## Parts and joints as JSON:
╭──

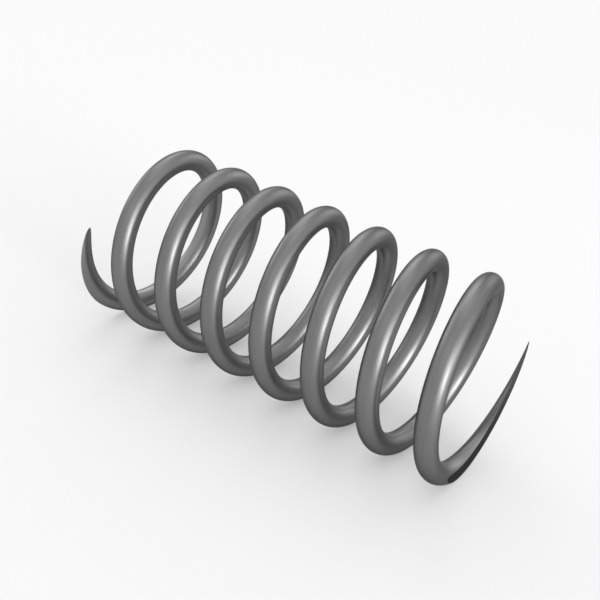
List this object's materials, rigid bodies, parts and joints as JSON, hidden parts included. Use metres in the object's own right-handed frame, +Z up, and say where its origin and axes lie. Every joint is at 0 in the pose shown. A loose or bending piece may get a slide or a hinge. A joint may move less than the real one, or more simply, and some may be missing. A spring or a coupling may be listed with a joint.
{
  "type": "compression spring",
  "caption": "Right-hand coil compression spring of round steel wire at constant pitch, with open ends ground flat; pushes back when squeezed along its axis.",
  "frame": {"origin": "on the table, under the middle of the spring as it lies on its side", "axes": "+X along the coil's axis, +Z up; the middle of the wire's length is straight above the coil's axis"},
  "size_m": [0.0488, 0.023, 0.023],
  "materials": {
    "spring_steel": "drawn spring wire, dull grey, with flat ground ends"
  },
  "bodies": {
    "root": {"compression_spring": "spring_steel"}
  },
  "joints": []
}
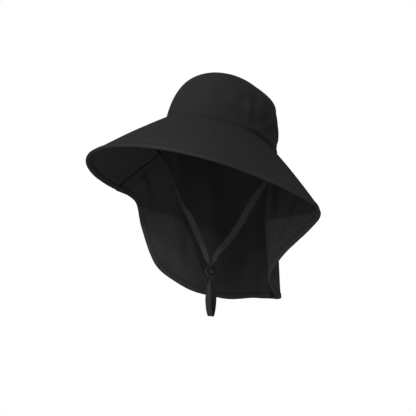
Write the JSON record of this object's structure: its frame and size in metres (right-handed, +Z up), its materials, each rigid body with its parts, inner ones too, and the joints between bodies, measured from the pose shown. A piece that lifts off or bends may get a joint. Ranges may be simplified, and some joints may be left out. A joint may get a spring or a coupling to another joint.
{
  "type": "neck flap sun hat",
  "caption": "Soft cloth sun hat with a domed crown, a wide sloping brim, a cape of cloth that hangs over the neck, and a flat chin strap with a round push-button stopper.",
  "frame": {"origin": "middle of the head opening, in the plane where the crown meets the brim", "axes": "+Z up with the hat worn upright, -Y the way that the front of the hat looks, +X to the wearer's left"},
  "size_m": [0.3425, 0.3503, 0.3562],
  "materials": {
    "crown_cloth": "matte charcoal cotton cloth",
    "brim_cloth": "matte charcoal cloth, quilted with rows of stitching along the edge",
    "cape_cloth": "matte charcoal cloth, thin and soft",
    "binding": "folded strip of the same cloth, stitched through",
    "strap_tape": "flat woven tape, dark grey",
    "stopper_plastic": "moulded dark grey plastic, satin",
    "button_plastic": "moulded dark grey plastic, satin"
  },
  "bodies": {
    "hat": {"crown_dome": "crown_cloth", "crown_band": "crown_cloth", "brim": "brim_cloth", "brim_binding": "binding", "neck_cape": "cape_cloth", "cape_binding": "binding", "chin_strap": "strap_tape", "stopper_body": "stopper_plastic"},
    "button": {"stopper_button": "button_plastic"}
  },
  "joints": [
    {"name": "button_press", "type": "slide", "parent": "hat", "child": "button", "axis": [-0.5446, 0.8387, 0], "range_m": [0, 0.003], "stiffness_N_per_m": 600, "springref_m": -0.002}
  ]
}
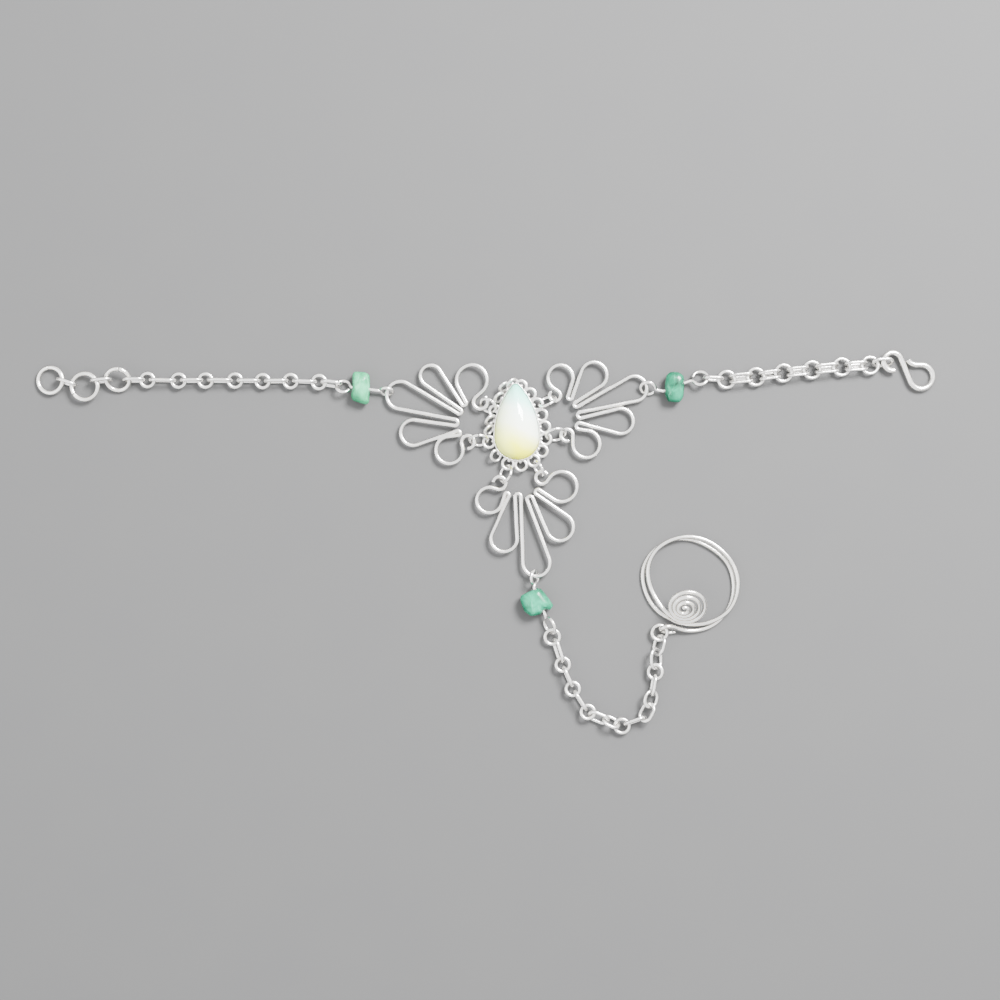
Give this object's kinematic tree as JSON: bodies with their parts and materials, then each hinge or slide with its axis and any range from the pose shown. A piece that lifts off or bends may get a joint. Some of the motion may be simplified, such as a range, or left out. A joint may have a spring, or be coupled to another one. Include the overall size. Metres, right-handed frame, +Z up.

╰──

## Set exercise:
Extract every record and return it verbatim.

## Expected output:
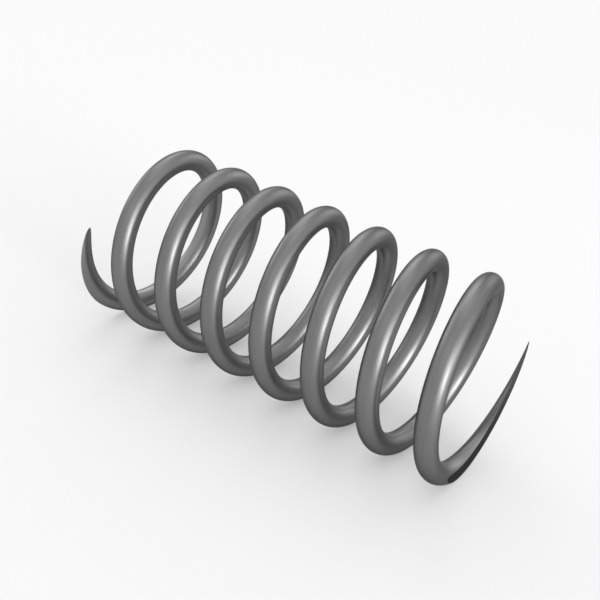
List this object's materials, rigid bodies, parts and joints as JSON, hidden parts included. Use metres in the object's own right-handed frame, +Z up, and say where its origin and axes lie. Every joint is at 0 in the pose shown. A loose or bending piece may get a slide or a hinge. A joint may move less than the real one, or more simply, and some may be missing. A spring or a coupling may be listed with a joint.
{
  "type": "compression spring",
  "caption": "Right-hand coil compression spring of round steel wire at constant pitch, with open ends ground flat; pushes back when squeezed along its axis.",
  "frame": {"origin": "on the table, under the middle of the spring as it lies on its side", "axes": "+X along the coil's axis, +Z up; the middle of the wire's length is straight above the coil's axis"},
  "size_m": [0.0488, 0.023, 0.023],
  "materials": {
    "spring_steel": "drawn spring wire, dull grey, with flat ground ends"
  },
  "bodies": {
    "root": {"compression_spring": "spring_steel"}
  },
  "joints": []
}
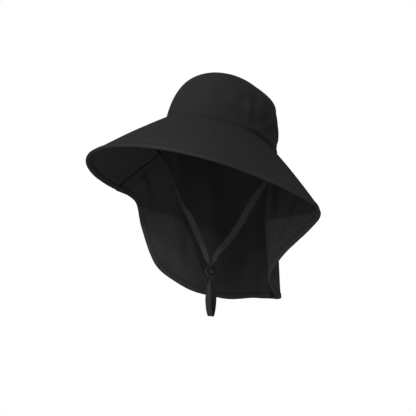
Write the JSON record of this object's structure: its frame and size in metres (right-handed, +Z up), its materials, each rigid body with its parts, inner ones too, and the joints between bodies, measured from the pose shown. A piece that lifts off or bends may get a joint. Ranges may be simplified, and some joints may be left out. A joint may get a spring or a coupling to another joint.
{
  "type": "neck flap sun hat",
  "caption": "Soft cloth sun hat with a domed crown, a wide sloping brim, a cape of cloth that hangs over the neck, and a flat chin strap with a round push-button stopper.",
  "frame": {"origin": "middle of the head opening, in the plane where the crown meets the brim", "axes": "+Z up with the hat worn upright, -Y the way that the front of the hat looks, +X to the wearer's left"},
  "size_m": [0.3425, 0.3503, 0.3562],
  "materials": {
    "crown_cloth": "matte charcoal cotton cloth",
    "brim_cloth": "matte charcoal cloth, quilted with rows of stitching along the edge",
    "cape_cloth": "matte charcoal cloth, thin and soft",
    "binding": "folded strip of the same cloth, stitched through",
    "strap_tape": "flat woven tape, dark grey",
    "stopper_plastic": "moulded dark grey plastic, satin",
    "button_plastic": "moulded dark grey plastic, satin"
  },
  "bodies": {
    "hat": {"crown_dome": "crown_cloth", "crown_band": "crown_cloth", "brim": "brim_cloth", "brim_binding": "binding", "neck_cape": "cape_cloth", "cape_binding": "binding", "chin_strap": "strap_tape", "stopper_body": "stopper_plastic"},
    "button": {"stopper_button": "button_plastic"}
  },
  "joints": [
    {"name": "button_press", "type": "slide", "parent": "hat", "child": "button", "axis": [-0.5446, 0.8387, 0], "range_m": [0, 0.003], "stiffness_N_per_m": 600, "springref_m": -0.002}
  ]
}
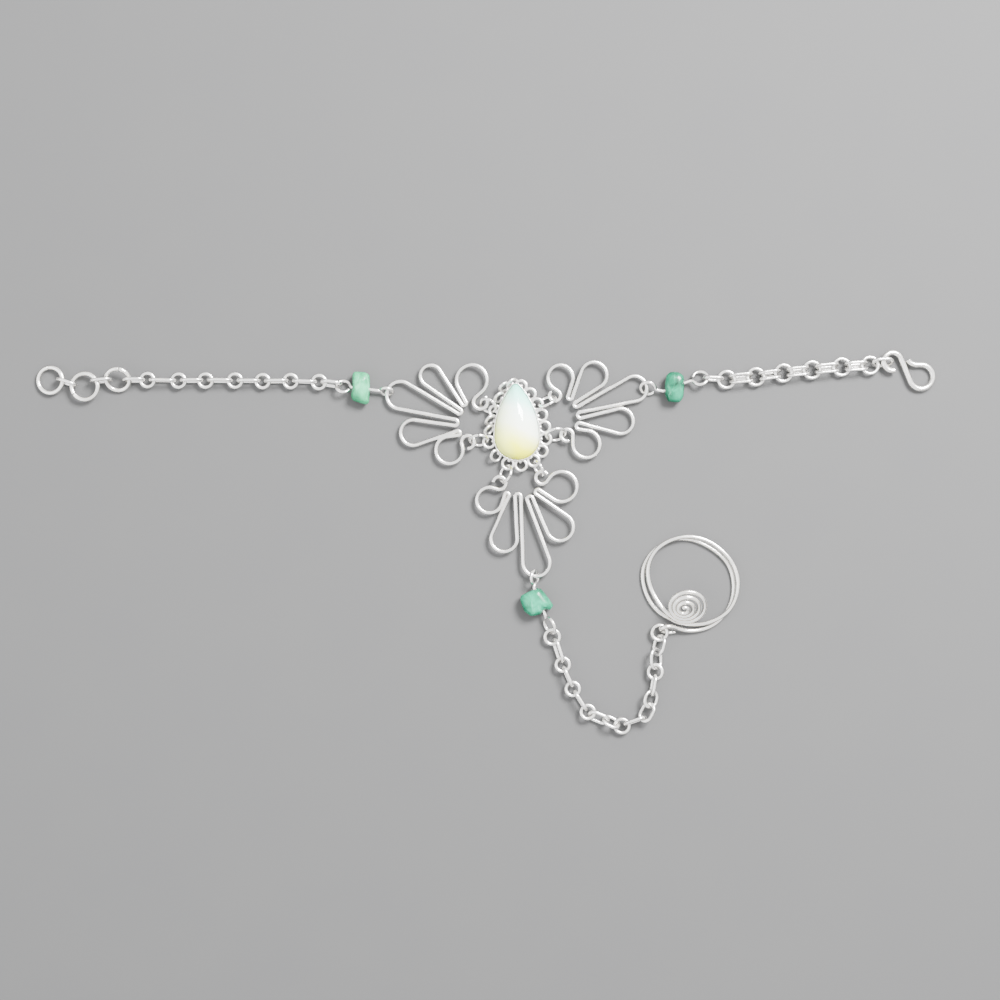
Give this object's kinematic tree as JSON: bodies with their parts and materials, then each hinge or slide with its axis and any range from the pose shown. A piece that lifts off or bends may get a joint. Some of the motion may be simplified, such as a range, or left out. A joint may have a spring, or be coupled to another one. Include the overall size. Metres, right-handed frame, +Z up.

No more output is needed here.